ATLANTA — Republican Karen Handel staved off a furious challenge from Democrat Jon Ossoff on Tuesday in a race to represent a suburban Atlanta seat in Congress, as the GOP and President Donald Trump avoided an embarrassing defeat in the most expensive U.S. House contest in history.
A former Georgia secretary of state, Handel emphasized her experience and roots in Georgia’s 6th Congressional District to defeat Ossoff and keep a seat that’s long been held by Republicans in GOP hands. She becomes Georgia’s first female Republican member of the U.S. House.
Her victory will be cast as a win for Trump, who campaigned for Handel and hurled a string of antagonizing tweets at Ossoff. And it could buoy jittery GOP incumbents who worry that allying with Trump in competitive districts could doom them.
She overcame stiff opposition from Ossoff, a 30-year-old investigative filmmaker who fast became a rising Democratic star. With a carefully calibrated message, Ossoff shattered fundraising records as he appealed to liberals infuriated by Trump and GOP voters frustrated at Washington gridlock.
His huge fundraising hauls — he raised at least $23 million — kept his message on metro Atlanta’s airwaves and allowed him to target irregular voters and others who rarely cast ballots for Democrats. And a legion of more than 12,000 Ossoff volunteers inundated the district with appeals to vote. But in the end, the money and Democratic energy wasn’t enough to overcome the district’s Republican underpinning.
Once a fervent anti-establishment candidate, Handel ran in this contest as a traditional conservative voice who backed Trump and his top priorities while saying she won’t be an “extension” of the White House.

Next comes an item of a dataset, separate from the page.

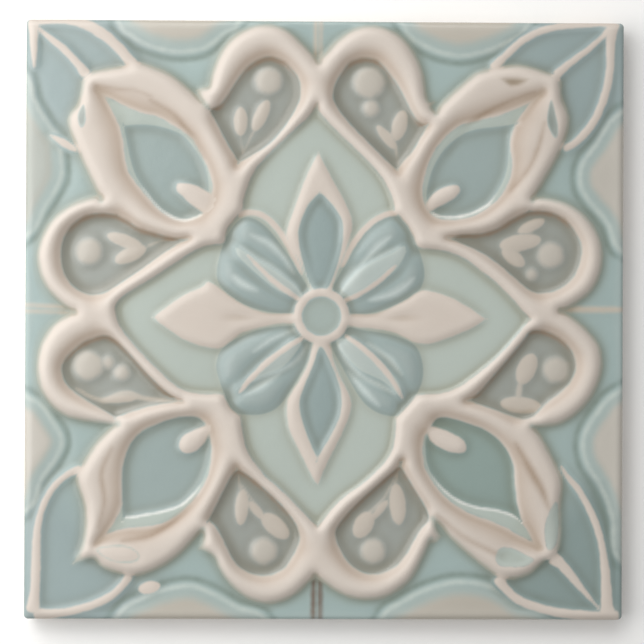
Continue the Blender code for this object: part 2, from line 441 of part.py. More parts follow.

She also relentlessly attacked Ossoff as an inexperienced stooge of national Democrats funded by out-of-state interlopers. At every turn, she sought to remind voters that Ossoff lived outside the district and that his values were “3,000 miles away.”
Handel was able to overcome concerns with Trump across the territory. The president only narrowly carried the district in November, and polls showed him with weak approval ratings.
The race — which cost more than $50 million — was over little more than a short-term lease to fill the remainder of former U.S. Rep. Tom Price’s term. She’s likely to face another tough Democratic challenger in November 2018, although Ossoff has said he hasn’t yet decided whether he’ll run again.